[Data records]
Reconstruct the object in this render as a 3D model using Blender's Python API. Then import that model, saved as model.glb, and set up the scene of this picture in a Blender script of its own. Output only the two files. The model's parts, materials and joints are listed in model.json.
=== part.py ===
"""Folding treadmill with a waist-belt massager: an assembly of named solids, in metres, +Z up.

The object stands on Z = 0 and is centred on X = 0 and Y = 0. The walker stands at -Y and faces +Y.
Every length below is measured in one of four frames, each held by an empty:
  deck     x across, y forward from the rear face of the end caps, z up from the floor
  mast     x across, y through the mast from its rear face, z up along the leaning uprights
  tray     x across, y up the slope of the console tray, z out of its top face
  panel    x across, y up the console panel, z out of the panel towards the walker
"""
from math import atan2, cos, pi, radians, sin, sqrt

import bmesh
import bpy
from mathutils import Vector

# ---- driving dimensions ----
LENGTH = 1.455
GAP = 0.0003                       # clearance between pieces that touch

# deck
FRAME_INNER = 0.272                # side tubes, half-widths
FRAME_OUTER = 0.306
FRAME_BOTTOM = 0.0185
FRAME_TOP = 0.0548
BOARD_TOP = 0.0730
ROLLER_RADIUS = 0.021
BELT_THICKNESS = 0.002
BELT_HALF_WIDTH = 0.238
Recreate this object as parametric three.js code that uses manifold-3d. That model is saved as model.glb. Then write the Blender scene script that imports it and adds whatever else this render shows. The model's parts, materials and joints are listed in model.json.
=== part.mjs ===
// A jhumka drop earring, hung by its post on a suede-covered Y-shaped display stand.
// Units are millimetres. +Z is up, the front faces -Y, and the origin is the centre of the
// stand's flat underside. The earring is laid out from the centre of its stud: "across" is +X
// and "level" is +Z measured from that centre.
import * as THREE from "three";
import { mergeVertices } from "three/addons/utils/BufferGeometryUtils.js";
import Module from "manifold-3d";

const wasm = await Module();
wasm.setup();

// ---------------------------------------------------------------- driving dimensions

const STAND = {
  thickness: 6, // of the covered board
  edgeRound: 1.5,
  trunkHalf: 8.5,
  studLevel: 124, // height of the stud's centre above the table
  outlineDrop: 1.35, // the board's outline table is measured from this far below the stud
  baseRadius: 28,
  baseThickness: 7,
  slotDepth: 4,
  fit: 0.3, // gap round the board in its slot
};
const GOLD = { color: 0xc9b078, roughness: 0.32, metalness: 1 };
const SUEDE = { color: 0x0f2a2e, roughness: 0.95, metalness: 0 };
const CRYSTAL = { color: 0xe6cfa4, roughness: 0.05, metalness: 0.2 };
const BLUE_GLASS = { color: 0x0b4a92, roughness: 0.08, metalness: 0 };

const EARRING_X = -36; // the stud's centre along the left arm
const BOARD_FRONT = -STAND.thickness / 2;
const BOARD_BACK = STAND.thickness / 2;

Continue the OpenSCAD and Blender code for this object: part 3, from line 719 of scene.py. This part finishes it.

■ **Instruction**
Repeat the entries exactly, all of them.

■ **Solved problem**
Reconstruct the object in this render as a 3D model using Blender's Python API. Then import that model, saved as model.glb, and set up the scene of this picture in a Blender script of its own. Output only the two files. The model's parts, materials and joints are listed in model.json.
=== part.py ===
"""Folding treadmill with a waist-belt massager: an assembly of named solids, in metres, +Z up.

The object stands on Z = 0 and is centred on X = 0 and Y = 0. The walker stands at -Y and faces +Y.
Every length below is measured in one of four frames, each held by an empty:
  deck     x across, y forward from the rear face of the end caps, z up from the floor
  mast     x across, y through the mast from its rear face, z up along the leaning uprights
  tray     x across, y up the slope of the console tray, z out of its top face
  panel    x across, y up the console panel, z out of the panel towards the walker
"""
from math import atan2, cos, pi, radians, sin, sqrt

import bmesh
import bpy
from mathutils import Vector

# ---- driving dimensions ----
LENGTH = 1.455
GAP = 0.0003                       # clearance between pieces that touch

# deck
FRAME_INNER = 0.272                # side tubes, half-widths
FRAME_OUTER = 0.306
FRAME_BOTTOM = 0.0185
FRAME_TOP = 0.0548
BOARD_TOP = 0.0730
ROLLER_RADIUS = 0.021
BELT_THICKNESS = 0.002
BELT_HALF_WIDTH = 0.238
Recreate this object as parametric three.js code that uses manifold-3d. That model is saved as model.glb. Then write the Blender scene script that imports it and adds whatever else this render shows. The model's parts, materials and joints are listed in model.json.
=== part.mjs ===
// A jhumka drop earring, hung by its post on a suede-covered Y-shaped display stand.
// Units are millimetres. +Z is up, the front faces -Y, and the origin is the centre of the
// stand's flat underside. The earring is laid out from the centre of its stud: "across" is +X
// and "level" is +Z measured from that centre.
import * as THREE from "three";
import { mergeVertices } from "three/addons/utils/BufferGeometryUtils.js";
import Module from "manifold-3d";

const wasm = await Module();
wasm.setup();

// ---------------------------------------------------------------- driving dimensions

const STAND = {
  thickness: 6, // of the covered board
  edgeRound: 1.5,
  trunkHalf: 8.5,
  studLevel: 124, // height of the stud's centre above the table
  outlineDrop: 1.35, // the board's outline table is measured from this far below the stud
  baseRadius: 28,
  baseThickness: 7,
  slotDepth: 4,
  fit: 0.3, // gap round the board in its slot
};
const GOLD = { color: 0xc9b078, roughness: 0.32, metalness: 1 };
const SUEDE = { color: 0x0f2a2e, roughness: 0.95, metalness: 0 };
const CRYSTAL = { color: 0xe6cfa4, roughness: 0.05, metalness: 0.2 };
const BLUE_GLASS = { color: 0x0b4a92, roughness: 0.08, metalness: 0 };

const EARRING_X = -36; // the stud's centre along the left arm
const BOARD_FRONT = -STAND.thickness / 2;
const BOARD_BACK = STAND.thickness / 2;

Continue the OpenSCAD and Blender code for this object: part 3, from line 719 of scene.py. This part finishes it.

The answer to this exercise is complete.